Savers have continued to move deposits into higher paying fixed-term and notice accounts with these balances increasing by £29bn to £274bn between July 2023 and June 2024, the update said.

Despite these improvements, the regulator’s review of fair value assessments has shown that many firms have found the assessment of value “challenging” with the largest firms generally continuing to pay below the market average for standard easy access products. 

When assessing fair value, the regulator thought firms may find it appropriate to benchmark products against comparable products in the market. 

The greater an account was an outlier compared to similar products, the greater the onus on a firm to assess its value more rigorously, the FCA said.

It also said it expected firms to use relevant customer data to proactively identify customer groups and monitor their outcomes to ensure consumers in all groups were receiving fair value.
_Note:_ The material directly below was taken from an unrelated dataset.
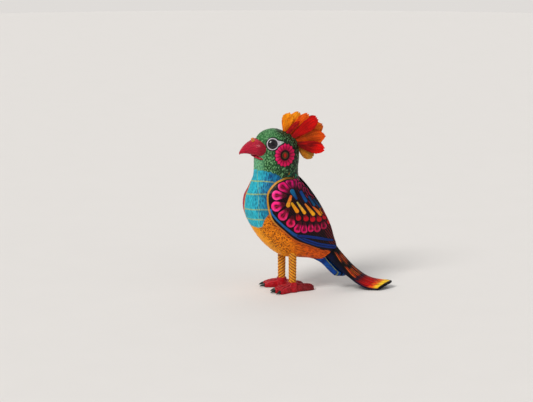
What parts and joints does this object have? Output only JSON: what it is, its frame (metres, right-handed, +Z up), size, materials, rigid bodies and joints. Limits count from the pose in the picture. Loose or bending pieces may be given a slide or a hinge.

According to the FCA, it did not see evidence that many firms had fully assessed the outcomes for customers with characteristics of vulnerability. 

It said the “less developed” fair value assessments had inappropriately relied on customers to self-identify and declare vulnerability rather than firms proactively considering it themselves.

“We expect all firms who are unable to effectively monitor outcomes for vulnerable customers to have clear plans in place to address this shortfall, in line with the requirements of the consumer duty,” the FCA said.

The regulator said the consumer duty required firms to take appropriate action if they identified customers were not receiving fair value or that any group of customers were receiving worse outcomes than another for the same product.

“In these circumstances, the best assessments we reviewed set out the steps the firm was taking to mitigate harm, which included increasing interest rates and improving customer communications. Other less developed assessments acknowledged poor outcomes but did not set out appropriate actions,” it added.

The FCA said it recognised firms needed to balance their lending and savings pricing in line with their business model.

“We will continue to closely monitor firms’ future savings rate changes. Our 2023 review considered the speed and extent of firms’ interest rate pass through, and we will expect a clear explanation should we identify that a firm has changed its savings rates significantly more quickly and fully in response to interest rate reductions, compared to previous interest rate increases,” it said.